Néanmoins, il n’est pas moins évident que l’idée de la main de l’étranger fait bondir de leur fauteuil les dirigeants de la place Ba Dinh à Hanoi. L’ingérence étrangère, ou plutôt occidentale, hâte l’intervention de la police politique dans cette affaire. En ce sens, les diverses visites rendues par des diplomates occidentaux, américains ou européens, au domicile de Me Nam dans les mois ou les semaines qui avaient précédé son arrestation, ne l’ont peut-être pas aidée. Sa libération et son départ pour les États-Unis le 17 octobre 2018 doivent être interprétés comme une volonté de pragmatisme de la part de Hanoï, mais laisser partir à l’étranger des prisonniers politiques est un jeu dangereux. Qui sait si la CIA ne parie pas secrètement sur sa réserve d’opposants en cas de changement de régime ? D’autant que la communauté vietnamienne des États-Unis est politisée et garde en mémoire le pays qu’elle a « perdu ».

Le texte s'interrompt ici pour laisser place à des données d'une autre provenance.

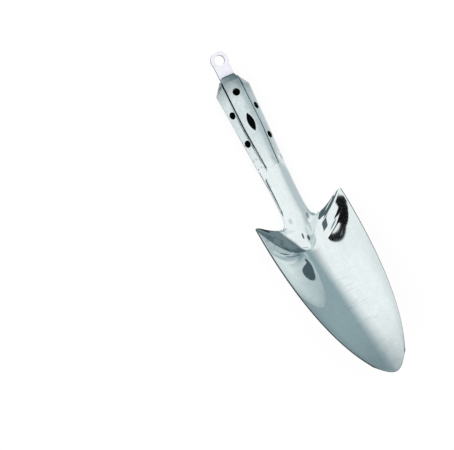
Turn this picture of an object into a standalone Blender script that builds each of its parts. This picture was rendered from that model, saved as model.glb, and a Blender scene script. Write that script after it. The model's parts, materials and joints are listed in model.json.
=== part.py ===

L’un des deux derniers « exfiltrés » en date avant Me Nam, le blogueur précédemment mentionné Nguyen Van Hai (Điếu Cày), avait par exemple été pris en photo à son arrivée sur le sol américain avec un drapeau jaune à bande rouges de la République du Sud avant 1975. Ce symbole, qui a pu embarrasser M. Hai car il est apparu dans le cadre des photographies de presse sans son consentement, est l’un des points de crispation du PCV. Peu de temps après son arrivée sur le sol américain et les retrouvailles avec ses enfants, Me Nam a également pris la parole devant ce même drapeau.

Un pays a-t-il changé de visage depuis le XIIème congrès du PCV ?

Le XIIème congrès du PCV, qui s’est tenu en janvier 2016, a été, avec l’éviction du Premier ministre Nguyen Tan Dung, une véritable rupture. La plupart des commentateurs, y compris vietnamiens, s’attendaient pourtant à le voir briguer de nouveau l’un des quatre postes clef du régime.

En l’occurrence, il se disait dans les milieux informés qu’il était en mesure de devenir Secrétaire général du Parti et d’organiser une fusion de cette fonction avec celle de Président de la République, afin de créer un régime centré autour d’un homme fort, à l’instar du pouvoir dont dispose M. Xi Jinping en Chine populaire. C’était sous-estimer la spécificité du pouvoir vietnamien, plus collégial qu’ailleurs, et la capacité d’alliance des factions opposées à un Premier ministre puissant, mais qui était loin de faire l’unanimité. Ce qui allait devenir une réalité plus tard. Aujourd’hui, M. Nguyen Phu Trong assure à la fois la direction du PCV et la fonction présidentielle.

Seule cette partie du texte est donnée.